(begin)

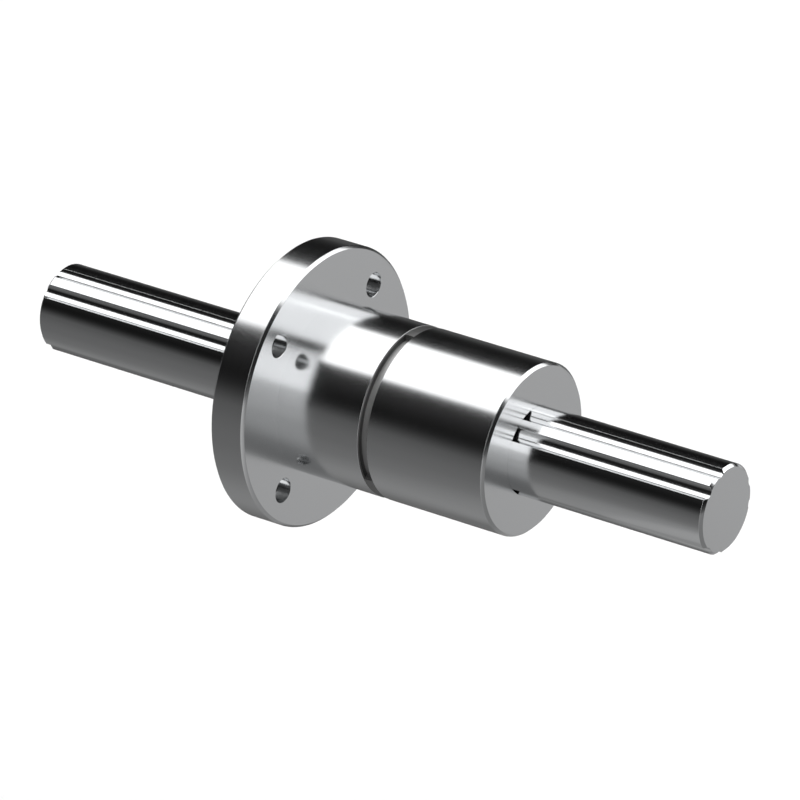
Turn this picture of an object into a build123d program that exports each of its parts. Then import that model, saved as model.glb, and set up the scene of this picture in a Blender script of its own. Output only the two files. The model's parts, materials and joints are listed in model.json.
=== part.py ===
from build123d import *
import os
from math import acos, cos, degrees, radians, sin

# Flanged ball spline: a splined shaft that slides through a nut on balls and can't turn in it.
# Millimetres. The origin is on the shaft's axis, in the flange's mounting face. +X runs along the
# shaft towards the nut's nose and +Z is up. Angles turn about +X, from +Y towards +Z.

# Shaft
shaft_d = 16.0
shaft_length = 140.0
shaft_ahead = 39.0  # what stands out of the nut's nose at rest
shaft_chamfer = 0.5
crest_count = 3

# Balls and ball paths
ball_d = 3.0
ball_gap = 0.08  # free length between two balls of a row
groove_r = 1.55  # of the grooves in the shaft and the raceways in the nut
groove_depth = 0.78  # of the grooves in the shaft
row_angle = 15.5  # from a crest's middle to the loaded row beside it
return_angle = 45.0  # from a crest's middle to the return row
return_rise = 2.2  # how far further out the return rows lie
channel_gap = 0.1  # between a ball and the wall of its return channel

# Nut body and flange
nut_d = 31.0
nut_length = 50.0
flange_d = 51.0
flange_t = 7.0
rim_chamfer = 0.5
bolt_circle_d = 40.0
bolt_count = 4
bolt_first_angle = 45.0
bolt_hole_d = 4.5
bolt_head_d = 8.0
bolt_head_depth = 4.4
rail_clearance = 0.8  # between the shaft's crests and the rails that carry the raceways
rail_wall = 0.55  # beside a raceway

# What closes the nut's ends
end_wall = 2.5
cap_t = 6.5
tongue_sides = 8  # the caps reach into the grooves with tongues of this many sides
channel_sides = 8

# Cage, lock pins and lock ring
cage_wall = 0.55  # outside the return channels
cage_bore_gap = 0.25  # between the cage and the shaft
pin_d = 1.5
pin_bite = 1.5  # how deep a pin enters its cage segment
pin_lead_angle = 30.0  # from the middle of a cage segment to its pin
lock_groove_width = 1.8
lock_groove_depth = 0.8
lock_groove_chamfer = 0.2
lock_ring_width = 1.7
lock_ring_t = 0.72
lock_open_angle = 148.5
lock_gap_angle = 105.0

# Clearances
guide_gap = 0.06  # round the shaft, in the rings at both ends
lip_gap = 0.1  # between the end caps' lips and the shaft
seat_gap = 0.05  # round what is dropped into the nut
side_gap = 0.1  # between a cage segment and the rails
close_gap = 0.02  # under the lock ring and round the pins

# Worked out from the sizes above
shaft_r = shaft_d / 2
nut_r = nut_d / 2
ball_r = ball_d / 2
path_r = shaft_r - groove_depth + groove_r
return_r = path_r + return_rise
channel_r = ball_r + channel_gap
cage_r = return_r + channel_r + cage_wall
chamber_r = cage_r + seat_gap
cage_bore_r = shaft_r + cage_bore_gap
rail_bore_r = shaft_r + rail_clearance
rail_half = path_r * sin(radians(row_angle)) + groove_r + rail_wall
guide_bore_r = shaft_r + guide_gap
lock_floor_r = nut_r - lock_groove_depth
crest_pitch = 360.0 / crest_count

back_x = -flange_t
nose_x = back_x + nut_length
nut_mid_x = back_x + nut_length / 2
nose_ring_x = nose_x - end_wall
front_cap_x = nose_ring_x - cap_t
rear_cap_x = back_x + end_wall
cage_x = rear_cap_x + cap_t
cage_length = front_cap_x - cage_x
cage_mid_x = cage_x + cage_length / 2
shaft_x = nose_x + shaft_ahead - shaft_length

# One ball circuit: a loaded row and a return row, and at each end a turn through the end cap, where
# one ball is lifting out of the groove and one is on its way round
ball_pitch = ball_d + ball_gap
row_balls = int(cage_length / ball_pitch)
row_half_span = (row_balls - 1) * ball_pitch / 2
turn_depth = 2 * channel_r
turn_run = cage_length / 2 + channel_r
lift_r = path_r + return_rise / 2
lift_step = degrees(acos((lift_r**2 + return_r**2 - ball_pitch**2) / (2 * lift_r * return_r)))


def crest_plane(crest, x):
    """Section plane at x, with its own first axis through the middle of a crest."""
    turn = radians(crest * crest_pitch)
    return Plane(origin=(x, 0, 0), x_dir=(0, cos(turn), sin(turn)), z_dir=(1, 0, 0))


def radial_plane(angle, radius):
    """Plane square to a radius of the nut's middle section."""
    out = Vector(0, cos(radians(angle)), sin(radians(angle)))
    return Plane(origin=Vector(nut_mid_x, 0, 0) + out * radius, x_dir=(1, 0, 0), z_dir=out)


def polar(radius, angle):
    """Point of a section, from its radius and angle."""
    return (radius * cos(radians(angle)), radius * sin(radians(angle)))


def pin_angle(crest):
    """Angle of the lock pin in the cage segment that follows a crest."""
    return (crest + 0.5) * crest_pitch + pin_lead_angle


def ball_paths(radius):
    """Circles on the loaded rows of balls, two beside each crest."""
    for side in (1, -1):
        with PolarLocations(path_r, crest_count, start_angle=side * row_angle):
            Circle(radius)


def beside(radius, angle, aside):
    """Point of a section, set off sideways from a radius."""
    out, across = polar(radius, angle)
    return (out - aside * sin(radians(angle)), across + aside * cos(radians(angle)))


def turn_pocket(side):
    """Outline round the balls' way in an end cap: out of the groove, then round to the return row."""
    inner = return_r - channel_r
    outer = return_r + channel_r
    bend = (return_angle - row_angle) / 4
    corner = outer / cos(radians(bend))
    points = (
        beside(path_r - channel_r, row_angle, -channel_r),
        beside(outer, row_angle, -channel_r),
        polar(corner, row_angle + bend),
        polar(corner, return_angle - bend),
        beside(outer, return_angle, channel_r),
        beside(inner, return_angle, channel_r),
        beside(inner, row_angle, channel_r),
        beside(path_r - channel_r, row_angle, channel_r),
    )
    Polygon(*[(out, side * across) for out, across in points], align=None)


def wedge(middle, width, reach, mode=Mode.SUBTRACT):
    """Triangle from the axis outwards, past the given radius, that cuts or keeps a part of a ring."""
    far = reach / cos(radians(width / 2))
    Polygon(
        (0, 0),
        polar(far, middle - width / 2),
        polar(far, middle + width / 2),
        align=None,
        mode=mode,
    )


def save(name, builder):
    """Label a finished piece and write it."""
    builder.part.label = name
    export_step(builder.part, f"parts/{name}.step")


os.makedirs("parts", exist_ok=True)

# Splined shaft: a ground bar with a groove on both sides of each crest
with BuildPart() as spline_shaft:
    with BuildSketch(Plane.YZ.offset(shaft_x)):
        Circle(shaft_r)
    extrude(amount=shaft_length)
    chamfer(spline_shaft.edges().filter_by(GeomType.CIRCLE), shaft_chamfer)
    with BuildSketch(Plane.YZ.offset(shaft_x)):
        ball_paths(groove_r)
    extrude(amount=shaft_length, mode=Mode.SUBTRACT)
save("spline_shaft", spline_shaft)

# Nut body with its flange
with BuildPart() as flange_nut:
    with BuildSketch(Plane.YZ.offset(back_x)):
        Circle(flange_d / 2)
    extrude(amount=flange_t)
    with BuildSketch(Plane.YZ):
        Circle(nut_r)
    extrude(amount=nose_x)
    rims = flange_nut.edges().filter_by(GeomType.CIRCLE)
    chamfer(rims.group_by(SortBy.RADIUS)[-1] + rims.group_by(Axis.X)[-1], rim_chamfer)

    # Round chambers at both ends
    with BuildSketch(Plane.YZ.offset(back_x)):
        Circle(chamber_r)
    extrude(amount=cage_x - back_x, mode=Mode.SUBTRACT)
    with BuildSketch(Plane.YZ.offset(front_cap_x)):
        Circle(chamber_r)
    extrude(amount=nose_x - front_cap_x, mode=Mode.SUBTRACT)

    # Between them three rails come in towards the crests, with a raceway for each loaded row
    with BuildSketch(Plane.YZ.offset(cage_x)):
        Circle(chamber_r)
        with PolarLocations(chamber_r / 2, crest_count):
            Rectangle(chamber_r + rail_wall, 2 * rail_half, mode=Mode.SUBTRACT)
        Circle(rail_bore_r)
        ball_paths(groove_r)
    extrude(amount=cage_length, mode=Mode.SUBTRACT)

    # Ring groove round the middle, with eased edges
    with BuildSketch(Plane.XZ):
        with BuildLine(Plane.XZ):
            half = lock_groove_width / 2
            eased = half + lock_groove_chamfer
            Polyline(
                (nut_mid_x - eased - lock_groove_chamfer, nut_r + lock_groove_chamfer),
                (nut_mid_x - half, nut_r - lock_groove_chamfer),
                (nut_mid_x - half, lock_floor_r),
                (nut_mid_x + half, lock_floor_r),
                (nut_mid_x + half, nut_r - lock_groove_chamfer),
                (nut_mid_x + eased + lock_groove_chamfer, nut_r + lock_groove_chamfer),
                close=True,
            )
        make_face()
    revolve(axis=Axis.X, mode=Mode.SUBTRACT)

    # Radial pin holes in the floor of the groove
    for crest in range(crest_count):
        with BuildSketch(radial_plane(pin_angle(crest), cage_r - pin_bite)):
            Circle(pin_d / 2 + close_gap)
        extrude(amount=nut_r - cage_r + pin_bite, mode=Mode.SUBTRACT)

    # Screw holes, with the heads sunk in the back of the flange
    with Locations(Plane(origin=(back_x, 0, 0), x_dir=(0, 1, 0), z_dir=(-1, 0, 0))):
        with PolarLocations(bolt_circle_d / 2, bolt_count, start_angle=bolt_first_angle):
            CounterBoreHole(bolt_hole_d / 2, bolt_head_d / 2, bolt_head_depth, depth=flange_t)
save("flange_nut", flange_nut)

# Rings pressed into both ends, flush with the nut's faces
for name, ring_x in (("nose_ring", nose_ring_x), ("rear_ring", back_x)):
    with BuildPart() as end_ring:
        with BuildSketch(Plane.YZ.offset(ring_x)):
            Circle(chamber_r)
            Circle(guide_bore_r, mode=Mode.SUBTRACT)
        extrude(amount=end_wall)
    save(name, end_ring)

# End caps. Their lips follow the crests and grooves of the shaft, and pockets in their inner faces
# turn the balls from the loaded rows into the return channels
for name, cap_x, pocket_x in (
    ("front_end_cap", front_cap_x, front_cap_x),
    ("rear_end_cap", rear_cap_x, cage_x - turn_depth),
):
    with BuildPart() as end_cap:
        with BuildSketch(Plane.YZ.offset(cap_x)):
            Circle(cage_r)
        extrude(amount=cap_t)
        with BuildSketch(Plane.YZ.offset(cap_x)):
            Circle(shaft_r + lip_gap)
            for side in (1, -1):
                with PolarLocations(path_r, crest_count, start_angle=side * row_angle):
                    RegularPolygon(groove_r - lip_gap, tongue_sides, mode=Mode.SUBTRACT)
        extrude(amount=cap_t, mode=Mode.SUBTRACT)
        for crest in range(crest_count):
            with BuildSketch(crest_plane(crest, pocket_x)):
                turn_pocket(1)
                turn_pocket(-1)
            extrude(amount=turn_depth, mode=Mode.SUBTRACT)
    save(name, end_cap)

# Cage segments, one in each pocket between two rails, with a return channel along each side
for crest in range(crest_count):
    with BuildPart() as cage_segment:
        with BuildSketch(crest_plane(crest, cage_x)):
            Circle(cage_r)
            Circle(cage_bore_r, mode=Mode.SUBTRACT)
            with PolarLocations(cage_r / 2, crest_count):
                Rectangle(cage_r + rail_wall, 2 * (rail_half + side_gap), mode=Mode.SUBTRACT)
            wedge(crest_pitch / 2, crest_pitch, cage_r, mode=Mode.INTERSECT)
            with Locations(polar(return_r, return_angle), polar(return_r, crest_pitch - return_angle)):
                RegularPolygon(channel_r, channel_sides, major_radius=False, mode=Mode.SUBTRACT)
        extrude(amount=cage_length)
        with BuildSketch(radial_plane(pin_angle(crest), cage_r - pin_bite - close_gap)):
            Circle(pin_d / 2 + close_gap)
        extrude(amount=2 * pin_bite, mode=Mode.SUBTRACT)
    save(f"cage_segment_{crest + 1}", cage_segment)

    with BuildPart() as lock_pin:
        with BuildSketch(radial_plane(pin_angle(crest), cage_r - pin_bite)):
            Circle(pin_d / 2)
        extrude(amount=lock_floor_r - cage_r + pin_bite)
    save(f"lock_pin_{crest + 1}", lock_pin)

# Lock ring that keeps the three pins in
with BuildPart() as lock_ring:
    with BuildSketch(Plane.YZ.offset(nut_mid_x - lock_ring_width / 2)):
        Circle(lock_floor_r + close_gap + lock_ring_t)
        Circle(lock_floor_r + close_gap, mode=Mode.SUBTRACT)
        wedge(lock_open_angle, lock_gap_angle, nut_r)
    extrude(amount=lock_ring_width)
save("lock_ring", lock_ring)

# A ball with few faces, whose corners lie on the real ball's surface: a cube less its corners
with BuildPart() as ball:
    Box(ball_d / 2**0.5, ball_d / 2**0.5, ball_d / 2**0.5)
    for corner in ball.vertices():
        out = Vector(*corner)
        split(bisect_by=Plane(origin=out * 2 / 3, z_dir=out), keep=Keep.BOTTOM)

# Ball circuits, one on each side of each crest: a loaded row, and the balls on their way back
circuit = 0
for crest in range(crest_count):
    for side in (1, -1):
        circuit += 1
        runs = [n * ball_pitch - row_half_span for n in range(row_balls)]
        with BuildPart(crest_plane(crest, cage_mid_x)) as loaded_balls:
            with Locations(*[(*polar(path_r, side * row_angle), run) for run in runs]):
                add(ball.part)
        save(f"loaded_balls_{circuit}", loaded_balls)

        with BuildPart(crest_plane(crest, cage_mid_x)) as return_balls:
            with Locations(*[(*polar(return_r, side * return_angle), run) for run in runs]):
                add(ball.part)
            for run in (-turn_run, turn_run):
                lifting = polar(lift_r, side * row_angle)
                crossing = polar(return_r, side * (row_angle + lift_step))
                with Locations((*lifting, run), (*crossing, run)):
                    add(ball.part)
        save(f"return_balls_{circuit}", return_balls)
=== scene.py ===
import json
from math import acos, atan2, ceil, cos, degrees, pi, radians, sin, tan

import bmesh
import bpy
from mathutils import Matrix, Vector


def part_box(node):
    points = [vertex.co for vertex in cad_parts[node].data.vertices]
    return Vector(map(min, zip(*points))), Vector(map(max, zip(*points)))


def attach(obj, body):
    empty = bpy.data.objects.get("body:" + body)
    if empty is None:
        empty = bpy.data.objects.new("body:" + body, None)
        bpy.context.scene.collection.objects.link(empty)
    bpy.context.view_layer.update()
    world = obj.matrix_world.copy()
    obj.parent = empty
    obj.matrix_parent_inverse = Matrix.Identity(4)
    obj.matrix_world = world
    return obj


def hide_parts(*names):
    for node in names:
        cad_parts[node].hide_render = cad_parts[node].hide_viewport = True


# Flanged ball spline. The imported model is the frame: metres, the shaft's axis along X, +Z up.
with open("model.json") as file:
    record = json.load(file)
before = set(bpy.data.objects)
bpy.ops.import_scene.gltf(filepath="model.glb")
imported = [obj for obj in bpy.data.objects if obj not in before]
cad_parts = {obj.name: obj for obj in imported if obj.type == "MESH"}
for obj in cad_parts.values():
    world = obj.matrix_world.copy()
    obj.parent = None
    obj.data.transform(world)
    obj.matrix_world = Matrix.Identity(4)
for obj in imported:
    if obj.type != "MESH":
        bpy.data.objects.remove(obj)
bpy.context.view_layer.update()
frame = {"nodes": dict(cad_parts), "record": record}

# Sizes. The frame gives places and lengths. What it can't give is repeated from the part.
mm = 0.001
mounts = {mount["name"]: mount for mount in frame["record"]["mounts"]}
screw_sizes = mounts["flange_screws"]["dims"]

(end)

## Task to carry out
Write out a verbatim copy of the data, beginning with its first line and ending with the line that contains "crest_count = 3".

## Exercise answer
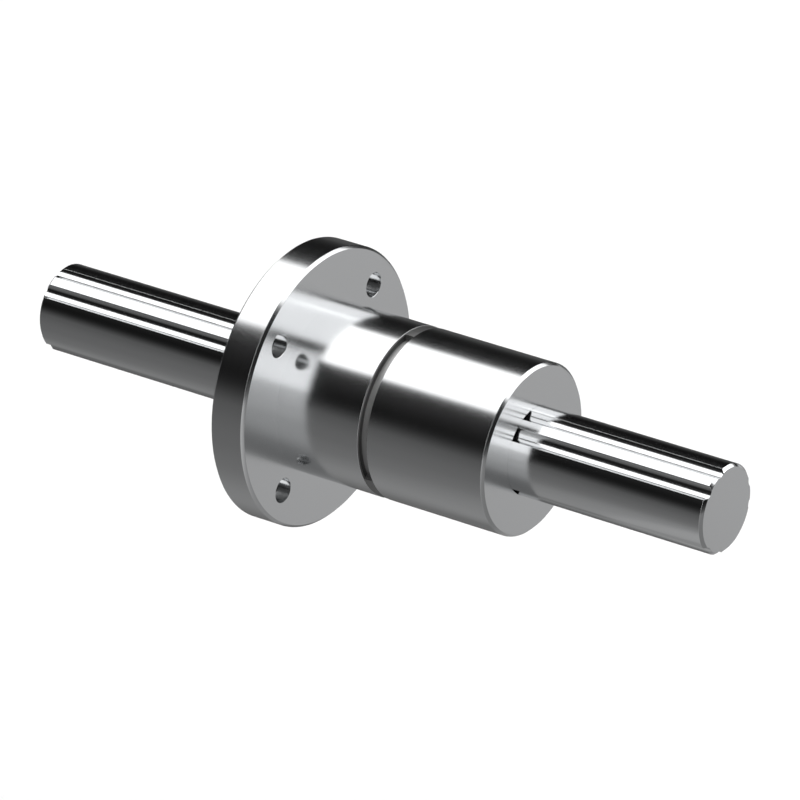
Turn this picture of an object into a build123d program that exports each of its parts. Then import that model, saved as model.glb, and set up the scene of this picture in a Blender script of its own. Output only the two files. The model's parts, materials and joints are listed in model.json.
=== part.py ===
from build123d import *
import os
from math import acos, cos, degrees, radians, sin

# Flanged ball spline: a splined shaft that slides through a nut on balls and can't turn in it.
# Millimetres. The origin is on the shaft's axis, in the flange's mounting face. +X runs along the
# shaft towards the nut's nose and +Z is up. Angles turn about +X, from +Y towards +Z.

# Shaft
shaft_d = 16.0
shaft_length = 140.0
shaft_ahead = 39.0  # what stands out of the nut's nose at rest
shaft_chamfer = 0.5
crest_count = 3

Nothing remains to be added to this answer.